Accept that it will not be perfect, I can get a little crazy about wanting accurate, even seam allowances and absolutely no puckers anywhere but I found it ok to have some spots that were less than perfect by meditating on something a seamstress once told me.  As I was contemplating fabric choices and the various as-sundry little details of a project for one of my daughters, in talking it over with a sewist at the fabric store she said to me "well I always gave people this advice when I worked at a sewing store that taught classes on smocking children's dresses- can you tell the difference on a galloping horse?"  She went on to explain that putting a garment on a child is like putting something on a galloping horse and you probably aren't going to be able to tell the difference in whatever discrepancy your worrying about when its riding past you on a galloping horse.  That piece of advice helped me just move on when a seam puckered a bit or a seam allowance didn't look perfectly even.  Good advice.  Sage sewing advice.  Advice for a Momma to live by!

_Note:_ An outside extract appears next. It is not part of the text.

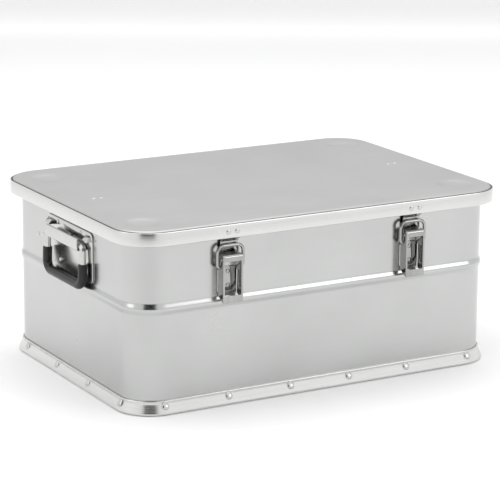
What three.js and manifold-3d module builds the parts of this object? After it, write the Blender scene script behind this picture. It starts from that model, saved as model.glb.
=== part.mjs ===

A few parting details about this dress, my daughter is 7 years old and tall, so I sewed a size 7 dress with size 8 length added.  Its Simplicity 1174.  The pattern is great and I highly recommend it.  I fully lined the dress but lining pieces aren't included in the pattern.  The bottom portion of the dress is satin from Hancocks fabrics.  The velveteen was from a local quilt shop.  This dress would be a breeze to sew in a nice well behaved cotton.  If you've read this far, thank you for indulging me in my velveteen rant!  Its a beautiful fabric, no doubt, and it will definitely push you out of your sewing comfort zone!